*Written task:*
Write out exactly the lines below that run from the line containing "if shape.isNull() or" through the last line of the records.

[start of Raw records]

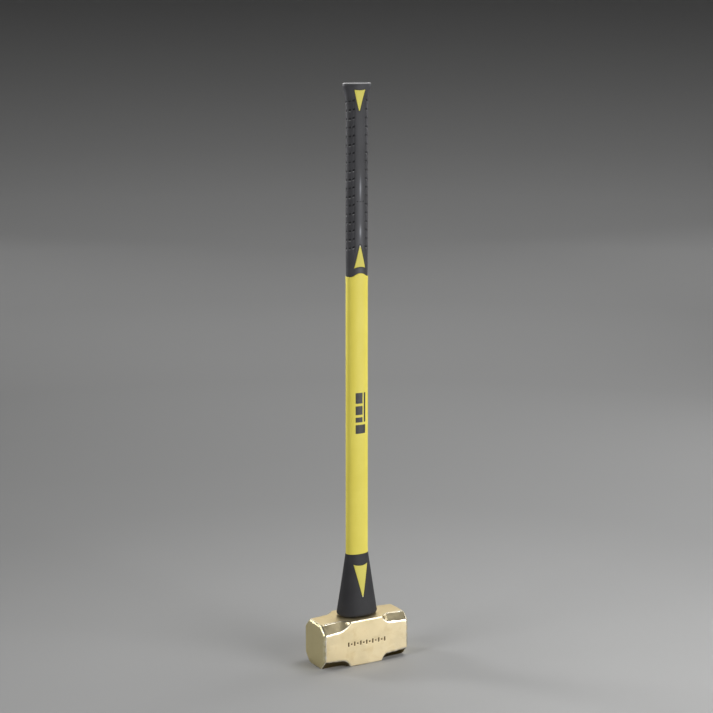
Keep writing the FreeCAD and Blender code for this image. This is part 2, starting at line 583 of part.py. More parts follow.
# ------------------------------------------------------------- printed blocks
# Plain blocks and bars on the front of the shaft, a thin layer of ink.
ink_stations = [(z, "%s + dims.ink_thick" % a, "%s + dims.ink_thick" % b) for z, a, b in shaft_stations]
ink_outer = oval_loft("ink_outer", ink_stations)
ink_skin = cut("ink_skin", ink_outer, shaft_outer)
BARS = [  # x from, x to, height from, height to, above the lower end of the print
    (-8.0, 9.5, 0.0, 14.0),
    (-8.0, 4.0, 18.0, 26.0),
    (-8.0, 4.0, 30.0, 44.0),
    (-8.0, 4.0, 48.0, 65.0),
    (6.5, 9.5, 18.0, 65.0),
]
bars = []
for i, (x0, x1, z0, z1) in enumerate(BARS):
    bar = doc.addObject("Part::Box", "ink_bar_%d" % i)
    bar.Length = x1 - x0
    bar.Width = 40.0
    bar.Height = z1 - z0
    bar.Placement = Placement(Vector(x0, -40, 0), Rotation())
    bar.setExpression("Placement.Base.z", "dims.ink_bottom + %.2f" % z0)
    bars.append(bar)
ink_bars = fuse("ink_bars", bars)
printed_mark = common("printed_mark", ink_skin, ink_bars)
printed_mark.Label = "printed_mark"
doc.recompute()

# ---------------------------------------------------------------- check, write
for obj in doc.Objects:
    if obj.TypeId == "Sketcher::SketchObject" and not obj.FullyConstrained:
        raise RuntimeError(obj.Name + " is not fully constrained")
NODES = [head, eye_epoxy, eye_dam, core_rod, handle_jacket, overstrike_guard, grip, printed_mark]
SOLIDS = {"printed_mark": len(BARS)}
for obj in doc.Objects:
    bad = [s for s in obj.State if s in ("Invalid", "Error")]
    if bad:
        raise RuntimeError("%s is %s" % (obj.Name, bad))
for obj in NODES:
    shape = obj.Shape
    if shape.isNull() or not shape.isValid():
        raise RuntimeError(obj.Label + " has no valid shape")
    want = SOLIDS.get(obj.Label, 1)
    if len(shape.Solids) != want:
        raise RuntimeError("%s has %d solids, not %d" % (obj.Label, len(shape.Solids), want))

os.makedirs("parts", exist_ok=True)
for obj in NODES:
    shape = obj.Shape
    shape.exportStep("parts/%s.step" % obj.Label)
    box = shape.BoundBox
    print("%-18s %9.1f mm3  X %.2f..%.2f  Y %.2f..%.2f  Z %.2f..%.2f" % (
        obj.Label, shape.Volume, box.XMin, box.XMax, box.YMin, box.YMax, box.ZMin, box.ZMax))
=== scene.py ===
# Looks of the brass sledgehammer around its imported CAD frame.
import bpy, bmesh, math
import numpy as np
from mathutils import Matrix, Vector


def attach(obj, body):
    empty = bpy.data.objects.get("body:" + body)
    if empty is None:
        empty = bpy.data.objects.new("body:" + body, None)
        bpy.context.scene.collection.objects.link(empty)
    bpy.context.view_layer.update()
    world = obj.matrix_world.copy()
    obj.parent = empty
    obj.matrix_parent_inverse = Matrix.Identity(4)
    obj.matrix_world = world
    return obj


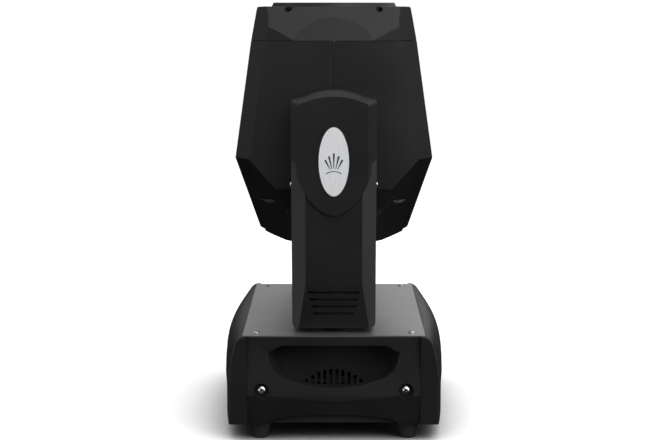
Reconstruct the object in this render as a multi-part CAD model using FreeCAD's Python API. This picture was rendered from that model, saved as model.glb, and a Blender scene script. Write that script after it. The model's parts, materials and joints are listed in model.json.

[end of Raw records]

*Response:*
    if shape.isNull() or not shape.isValid():
        raise RuntimeError(obj.Label + " has no valid shape")
    want = SOLIDS.get(obj.Label, 1)
    if len(shape.Solids) != want:
        raise RuntimeError("%s has %d solids, not %d" % (obj.Label, len(shape.Solids), want))

os.makedirs("parts", exist_ok=True)
for obj in NODES:
    shape = obj.Shape
    shape.exportStep("parts/%s.step" % obj.Label)
    box = shape.BoundBox
    print("%-18s %9.1f mm3  X %.2f..%.2f  Y %.2f..%.2f  Z %.2f..%.2f" % (
        obj.Label, shape.Volume, box.XMin, box.XMax, box.YMin, box.YMax, box.ZMin, box.ZMax))
=== scene.py ===
# Looks of the brass sledgehammer around its imported CAD frame.
import bpy, bmesh, math
import numpy as np
from mathutils import Matrix, Vector


def attach(obj, body):
    empty = bpy.data.objects.get("body:" + body)
    if empty is None:
        empty = bpy.data.objects.new("body:" + body, None)
        bpy.context.scene.collection.objects.link(empty)
    bpy.context.view_layer.update()
    world = obj.matrix_world.copy()
    obj.parent = empty
    obj.matrix_parent_inverse = Matrix.Identity(4)
    obj.matrix_world = world
    return obj


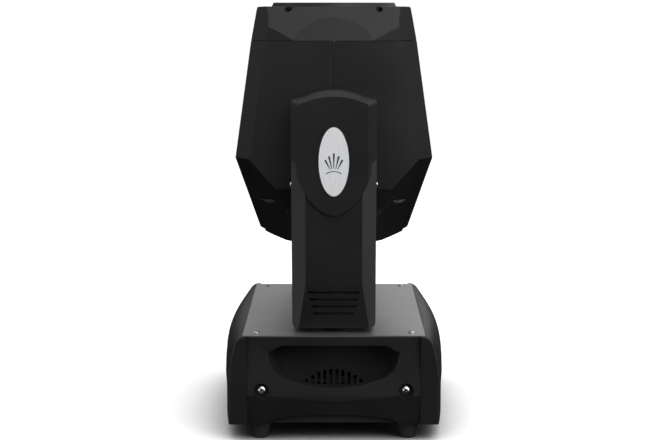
Reconstruct the object in this render as a multi-part CAD model using FreeCAD's Python API. This picture was rendered from that model, saved as model.glb, and a Blender scene script. Write that script after it. The model's parts, materials and joints are listed in model.json.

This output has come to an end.